July 03, 2005 10:57 PM  
Blogger Jon K. Houghton said...

lol... thanks, George. I'll stick with my native environment, the far, wiggly, right wing Wall Street Journal and cull the more balanced New Yorker articles from you...

July 03, 2005 11:33 PM  
Blogger Jon K. Houghton said...

I have been doing some additional research on the term poshlust and am getting an interesting education in the Russian language in the process.

There are numerous sites discussing poshlust and they invariably tie back to Nabokov and his work. The sources all agree that the word is a Nabokov invention based closely on the Russian word: пошлость or poshlost. The Russian letter shah "ш" is transliterated "sh". The other letters have a one-to-one correspondence to the English ones in poshlost. The little "ь" at the end indicates the soft vowel sound.

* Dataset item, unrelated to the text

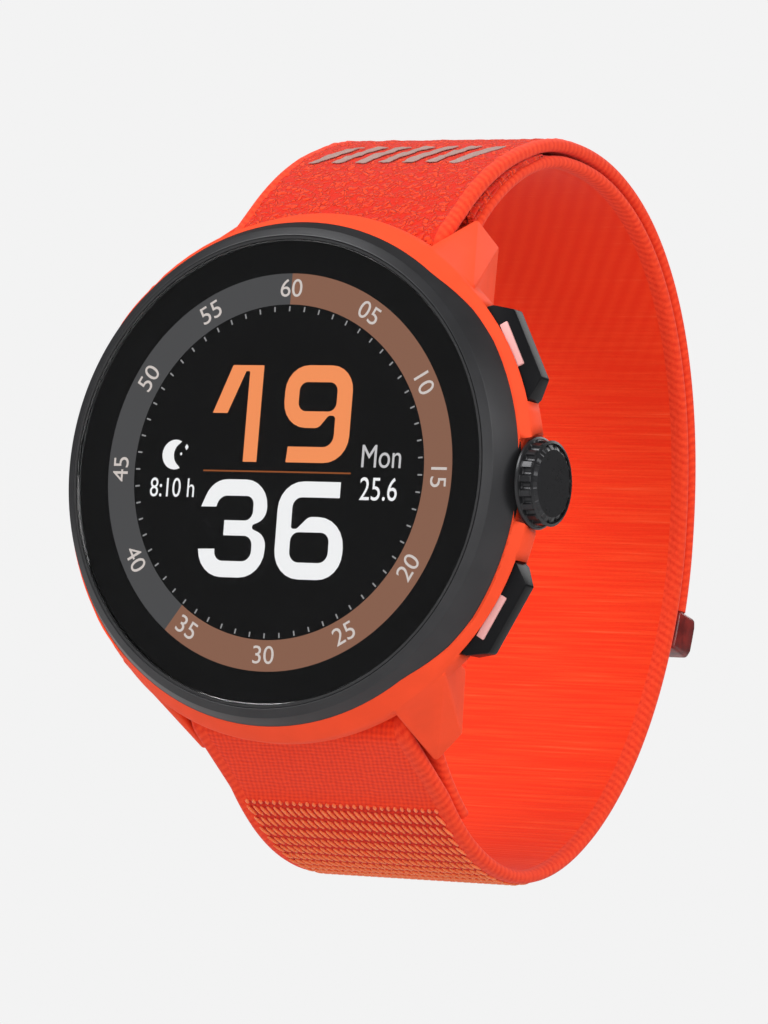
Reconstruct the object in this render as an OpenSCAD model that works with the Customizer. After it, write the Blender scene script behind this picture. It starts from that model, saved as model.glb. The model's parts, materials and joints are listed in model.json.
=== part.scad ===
// Round GPS running watch on a hook-and-loop textile strap.
// It stands upright: the display faces -Y, 12 o'clock is +Z and the crown points to +X.
// The origin is the centre of the flat sensor window that lies on the wrist.

/* [Case] */
// Thickness from the sensor window to the front of the glass
case_h = 11.5; // [11.4:0.1:12.5]
// Radius of the case at 12 and 6 o'clock
case_r = 22.5; // [22.4:0.1:23]
// Width of the case over its sides at 3 and 9 o'clock
case_w = 46; // [45.8:0.1:47]
// Radius of the cover glass
glass_r = 19.6; // [19.2:0.1:19.6]
// Thickness of the cover glass
glass_t = 0.8; // [0.6:0.1:1]
// Gap between the lugs, which takes the strap
lug_gap = 22.2; // [22:0.1:22.4]
// Distance between the tips of opposite lugs
lug_to_lug = 45.6; // [45:0.1:46.5]

/* [Controls] */
// Diameter of the crown's rear collar
crown_d = 7.7; // [7:0.1:8]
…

So, really, there are a couple reasons that Nabokov went with the alternative transliteration of poshlust. It is closer to the way the word is pronounced in Russian and it has obvious ties in meaning to the English words posh and lust.

A trip to my handy Russian dictionary revealed that the most commonly used English translations of "пошлость" are trite and platitude. So it would seem that Nabokov has taken some liberties with an existing word and tried to deepen and expand its applicability in English. I highly approve of this very functional word and plan on using it frequently until OED or MW decides to include it in their work.